Inconformado, com o decidido, recorreu o arguido, recurso que subiu directamente a este Supremo Tribunal e cuja motivação rematou com as seguintes conclusões:
1. A Douta decisão recorrida confessa-se tolhida na respectiva actividade judicativa pela coincidência constrangedora na hipótese concreta de um colete de forças advindo da força do caso julgado, decorrente do ne bis in idem, e do princípio da igualdade.
2 Na verdade, a força centrípeta desses vectores obrigaria a presente decisão a afunilar em direcção ao anteriormente decidido,
3 A erigir-se como “colete de forças”, inexpugnável e intransponível, a condicionar o sentido da decisão agora a proferir.
4. Salvo o devido respeito, tal concepção emerge profundamente errónea.
5. Na verdade, se é certo que a norma normarum, no n.º 5 do seu artigo 29º, estatui, com impressiva e notável clareza que “ninguém pode ser julgado mais do que uma vez pela prática do mesmo crime”, tal só significa apenas o que lá se lê...
6. Ou seja, que qualquer cidadão, uma vez julgado, vê o poder punitivo do Estado – até por consideração do valor imanente da racionalidade – exaurido relativamente a si, no que tange àquele concreto objecto processual.
7. No entanto, uma leitura do aludido preceito no sentido de constituir caso julgado para a realização de uma operação de cúmulo jurídico uma outra anteriormente levada a cabo com o mesmo fim, é insustentável e violadora do conteúdo da sobredita norma constitucional.

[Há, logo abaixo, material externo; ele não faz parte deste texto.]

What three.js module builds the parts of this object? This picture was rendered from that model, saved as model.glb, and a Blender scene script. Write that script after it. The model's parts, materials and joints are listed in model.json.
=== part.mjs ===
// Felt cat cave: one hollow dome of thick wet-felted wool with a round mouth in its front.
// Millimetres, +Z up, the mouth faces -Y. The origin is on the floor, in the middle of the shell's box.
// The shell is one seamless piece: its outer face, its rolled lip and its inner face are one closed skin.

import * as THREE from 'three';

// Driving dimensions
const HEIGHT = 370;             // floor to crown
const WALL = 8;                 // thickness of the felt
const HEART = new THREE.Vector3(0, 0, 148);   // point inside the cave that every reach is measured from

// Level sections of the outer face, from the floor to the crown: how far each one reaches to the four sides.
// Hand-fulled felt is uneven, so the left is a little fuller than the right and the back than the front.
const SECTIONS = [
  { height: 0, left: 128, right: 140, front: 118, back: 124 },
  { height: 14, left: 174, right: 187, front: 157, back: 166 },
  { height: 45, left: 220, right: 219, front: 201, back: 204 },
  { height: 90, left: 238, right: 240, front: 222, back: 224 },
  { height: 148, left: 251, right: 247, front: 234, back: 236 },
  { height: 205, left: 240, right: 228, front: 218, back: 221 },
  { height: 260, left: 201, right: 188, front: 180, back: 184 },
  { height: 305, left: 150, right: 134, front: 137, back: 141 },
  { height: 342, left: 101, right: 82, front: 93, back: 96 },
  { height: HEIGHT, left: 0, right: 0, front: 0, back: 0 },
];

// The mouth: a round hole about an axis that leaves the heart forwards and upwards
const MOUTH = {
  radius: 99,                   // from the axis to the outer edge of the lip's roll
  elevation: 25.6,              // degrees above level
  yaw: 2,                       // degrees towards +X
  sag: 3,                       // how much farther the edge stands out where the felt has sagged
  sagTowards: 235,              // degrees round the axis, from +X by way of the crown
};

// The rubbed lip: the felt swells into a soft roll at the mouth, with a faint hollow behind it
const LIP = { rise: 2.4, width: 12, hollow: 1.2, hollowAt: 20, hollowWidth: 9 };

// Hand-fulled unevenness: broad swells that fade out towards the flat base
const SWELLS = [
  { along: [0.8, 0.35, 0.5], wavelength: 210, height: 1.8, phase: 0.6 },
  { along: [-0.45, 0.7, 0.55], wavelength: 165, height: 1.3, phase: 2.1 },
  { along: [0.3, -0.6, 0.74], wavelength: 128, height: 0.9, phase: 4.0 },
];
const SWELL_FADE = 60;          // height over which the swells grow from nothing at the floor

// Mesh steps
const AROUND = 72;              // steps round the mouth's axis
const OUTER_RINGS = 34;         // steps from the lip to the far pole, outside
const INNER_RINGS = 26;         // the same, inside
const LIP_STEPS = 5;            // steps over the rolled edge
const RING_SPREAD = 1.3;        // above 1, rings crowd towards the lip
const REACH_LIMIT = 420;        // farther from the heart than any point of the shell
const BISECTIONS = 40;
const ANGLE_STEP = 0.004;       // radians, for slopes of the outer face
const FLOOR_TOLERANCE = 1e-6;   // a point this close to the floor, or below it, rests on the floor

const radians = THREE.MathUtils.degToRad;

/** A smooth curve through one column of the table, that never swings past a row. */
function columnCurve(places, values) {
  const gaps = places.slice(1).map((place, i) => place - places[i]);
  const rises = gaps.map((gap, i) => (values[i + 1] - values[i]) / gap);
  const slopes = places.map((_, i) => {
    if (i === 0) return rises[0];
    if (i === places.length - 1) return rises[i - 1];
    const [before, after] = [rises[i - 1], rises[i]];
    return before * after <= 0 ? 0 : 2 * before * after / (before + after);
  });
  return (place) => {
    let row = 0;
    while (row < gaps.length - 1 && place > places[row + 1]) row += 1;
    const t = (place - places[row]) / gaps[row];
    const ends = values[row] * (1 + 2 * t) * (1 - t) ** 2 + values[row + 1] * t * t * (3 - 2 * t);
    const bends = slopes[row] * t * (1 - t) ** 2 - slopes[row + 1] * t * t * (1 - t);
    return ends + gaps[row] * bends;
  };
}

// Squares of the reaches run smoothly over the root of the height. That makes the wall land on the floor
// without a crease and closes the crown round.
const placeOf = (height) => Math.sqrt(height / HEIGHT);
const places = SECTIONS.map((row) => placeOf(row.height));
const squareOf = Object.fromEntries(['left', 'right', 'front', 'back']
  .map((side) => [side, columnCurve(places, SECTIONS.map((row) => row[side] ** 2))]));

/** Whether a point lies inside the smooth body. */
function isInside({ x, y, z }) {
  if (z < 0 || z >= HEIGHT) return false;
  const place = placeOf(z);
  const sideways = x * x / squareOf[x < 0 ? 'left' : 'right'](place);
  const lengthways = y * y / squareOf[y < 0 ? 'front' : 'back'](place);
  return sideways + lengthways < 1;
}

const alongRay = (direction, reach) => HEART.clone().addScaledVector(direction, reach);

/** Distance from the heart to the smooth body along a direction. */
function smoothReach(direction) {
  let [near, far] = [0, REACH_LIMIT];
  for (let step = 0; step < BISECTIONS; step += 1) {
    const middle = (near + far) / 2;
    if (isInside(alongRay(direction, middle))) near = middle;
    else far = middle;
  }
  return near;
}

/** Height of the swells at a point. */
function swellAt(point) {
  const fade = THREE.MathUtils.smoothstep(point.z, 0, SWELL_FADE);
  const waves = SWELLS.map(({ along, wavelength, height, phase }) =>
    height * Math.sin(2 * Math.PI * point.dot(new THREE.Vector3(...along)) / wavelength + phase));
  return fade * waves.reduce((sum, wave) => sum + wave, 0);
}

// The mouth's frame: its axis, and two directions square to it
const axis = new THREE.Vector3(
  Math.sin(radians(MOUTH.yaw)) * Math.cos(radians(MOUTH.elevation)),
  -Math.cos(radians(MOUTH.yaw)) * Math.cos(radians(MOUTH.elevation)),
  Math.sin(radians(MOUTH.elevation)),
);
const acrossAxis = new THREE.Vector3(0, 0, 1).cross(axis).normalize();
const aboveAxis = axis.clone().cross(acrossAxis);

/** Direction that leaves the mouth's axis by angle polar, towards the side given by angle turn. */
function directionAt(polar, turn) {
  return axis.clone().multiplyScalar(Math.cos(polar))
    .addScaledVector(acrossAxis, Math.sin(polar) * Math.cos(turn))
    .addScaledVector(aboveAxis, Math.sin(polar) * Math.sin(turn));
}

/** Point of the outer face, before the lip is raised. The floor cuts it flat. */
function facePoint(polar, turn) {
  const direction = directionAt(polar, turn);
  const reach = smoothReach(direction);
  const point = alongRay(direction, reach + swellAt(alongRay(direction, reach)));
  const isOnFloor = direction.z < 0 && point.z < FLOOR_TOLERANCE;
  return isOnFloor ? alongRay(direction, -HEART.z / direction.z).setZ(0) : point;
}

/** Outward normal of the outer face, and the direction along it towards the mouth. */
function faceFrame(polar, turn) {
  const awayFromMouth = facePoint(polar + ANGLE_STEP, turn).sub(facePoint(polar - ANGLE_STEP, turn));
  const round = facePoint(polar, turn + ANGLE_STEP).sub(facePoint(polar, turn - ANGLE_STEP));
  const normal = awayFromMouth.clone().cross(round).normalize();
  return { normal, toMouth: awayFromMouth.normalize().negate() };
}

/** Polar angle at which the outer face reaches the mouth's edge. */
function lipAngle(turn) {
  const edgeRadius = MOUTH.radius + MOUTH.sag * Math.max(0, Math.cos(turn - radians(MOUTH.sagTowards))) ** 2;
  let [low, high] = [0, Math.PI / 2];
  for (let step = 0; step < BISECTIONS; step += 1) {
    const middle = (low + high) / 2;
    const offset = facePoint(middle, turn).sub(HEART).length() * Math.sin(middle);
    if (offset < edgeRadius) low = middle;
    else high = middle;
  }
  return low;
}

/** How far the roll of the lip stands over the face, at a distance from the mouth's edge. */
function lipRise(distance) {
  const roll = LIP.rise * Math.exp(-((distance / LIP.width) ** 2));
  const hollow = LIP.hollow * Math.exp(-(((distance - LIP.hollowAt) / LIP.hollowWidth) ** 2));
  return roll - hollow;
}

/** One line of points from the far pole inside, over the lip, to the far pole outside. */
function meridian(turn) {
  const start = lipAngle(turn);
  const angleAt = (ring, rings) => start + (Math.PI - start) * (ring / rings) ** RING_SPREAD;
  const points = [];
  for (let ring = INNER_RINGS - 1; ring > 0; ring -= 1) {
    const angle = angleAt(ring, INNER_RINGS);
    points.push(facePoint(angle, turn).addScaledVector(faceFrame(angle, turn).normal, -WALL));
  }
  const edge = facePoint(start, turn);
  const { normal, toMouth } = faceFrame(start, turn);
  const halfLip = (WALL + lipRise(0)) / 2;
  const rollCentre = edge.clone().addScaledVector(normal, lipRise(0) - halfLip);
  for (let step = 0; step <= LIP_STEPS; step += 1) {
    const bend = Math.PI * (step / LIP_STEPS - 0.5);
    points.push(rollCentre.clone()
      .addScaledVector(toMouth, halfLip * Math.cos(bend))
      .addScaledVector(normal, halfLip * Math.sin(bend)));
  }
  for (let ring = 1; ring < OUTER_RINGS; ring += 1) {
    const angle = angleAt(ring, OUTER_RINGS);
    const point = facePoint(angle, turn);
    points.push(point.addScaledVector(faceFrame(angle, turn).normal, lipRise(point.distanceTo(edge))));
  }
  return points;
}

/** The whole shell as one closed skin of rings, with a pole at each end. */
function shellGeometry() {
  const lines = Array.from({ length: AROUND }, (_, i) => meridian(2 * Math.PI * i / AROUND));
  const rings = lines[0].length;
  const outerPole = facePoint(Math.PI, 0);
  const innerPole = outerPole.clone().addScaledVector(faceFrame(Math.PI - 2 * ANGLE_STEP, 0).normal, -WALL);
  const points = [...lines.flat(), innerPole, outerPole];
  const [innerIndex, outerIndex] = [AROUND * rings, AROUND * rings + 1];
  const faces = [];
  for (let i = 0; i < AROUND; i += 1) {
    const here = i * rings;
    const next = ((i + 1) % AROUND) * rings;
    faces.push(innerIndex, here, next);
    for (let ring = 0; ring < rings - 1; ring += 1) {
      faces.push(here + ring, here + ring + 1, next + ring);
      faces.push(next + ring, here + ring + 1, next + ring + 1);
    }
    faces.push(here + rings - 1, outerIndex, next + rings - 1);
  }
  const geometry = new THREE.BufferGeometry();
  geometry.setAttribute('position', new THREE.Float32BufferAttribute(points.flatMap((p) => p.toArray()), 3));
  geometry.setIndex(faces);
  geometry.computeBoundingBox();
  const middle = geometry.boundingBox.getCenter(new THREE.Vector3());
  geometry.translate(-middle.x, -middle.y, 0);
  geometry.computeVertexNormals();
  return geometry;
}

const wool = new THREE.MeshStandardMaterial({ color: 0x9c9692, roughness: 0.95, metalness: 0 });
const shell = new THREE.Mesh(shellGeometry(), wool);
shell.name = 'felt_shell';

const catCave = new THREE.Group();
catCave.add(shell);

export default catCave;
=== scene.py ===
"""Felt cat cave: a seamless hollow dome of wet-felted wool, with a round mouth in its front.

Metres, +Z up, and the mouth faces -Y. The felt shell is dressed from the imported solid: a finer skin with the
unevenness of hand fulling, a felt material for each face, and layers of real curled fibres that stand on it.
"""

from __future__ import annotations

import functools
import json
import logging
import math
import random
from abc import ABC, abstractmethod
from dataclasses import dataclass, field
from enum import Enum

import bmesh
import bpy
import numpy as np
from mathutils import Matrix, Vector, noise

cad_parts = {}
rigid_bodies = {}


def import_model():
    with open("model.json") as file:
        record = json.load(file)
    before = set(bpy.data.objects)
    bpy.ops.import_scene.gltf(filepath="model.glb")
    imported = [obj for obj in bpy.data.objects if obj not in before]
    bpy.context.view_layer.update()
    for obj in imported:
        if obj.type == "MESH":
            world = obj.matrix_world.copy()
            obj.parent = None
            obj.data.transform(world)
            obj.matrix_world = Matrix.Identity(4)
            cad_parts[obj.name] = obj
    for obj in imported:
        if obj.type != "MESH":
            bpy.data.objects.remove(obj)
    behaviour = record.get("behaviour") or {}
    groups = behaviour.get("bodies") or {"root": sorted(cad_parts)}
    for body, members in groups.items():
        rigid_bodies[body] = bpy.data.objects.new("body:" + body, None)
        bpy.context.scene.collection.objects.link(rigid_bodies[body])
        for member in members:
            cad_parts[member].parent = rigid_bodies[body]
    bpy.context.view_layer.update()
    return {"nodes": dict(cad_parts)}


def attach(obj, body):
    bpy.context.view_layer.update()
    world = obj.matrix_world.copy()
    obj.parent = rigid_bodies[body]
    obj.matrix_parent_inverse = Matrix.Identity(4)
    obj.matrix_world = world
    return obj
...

8. Até porque, em tais casos, as penas fixadas por decisões anteriores perdem autonomia passando a integrar, mercê de um novo juízo de valoração sobre a integralidade dos factos e personalidade do arguido, a nova – e única/conjunta – pena fixada.
9. De facto, em um novo cúmulo, tudo se passa ex novo ponderando-se a integralidade dos factos conjuntamente com a personalidade do agente de acordo com o regime plasmado no art.º 77.º do CP.
10. Vale por dizer que o cúmulo jurídico obedece apenas à respectiva teleologia legal, sem se tornar refém de hipotéticas soluções anteriormente seguidas.
11.E se assim é em casos de cúmulo por conhecimento superveniente do concurso, o mesmo se passa quando a pena unitária venha a ser fixada pelo desaparecimento do mundo juridicamente significante de parte dos crimes em que se havia sido condenado.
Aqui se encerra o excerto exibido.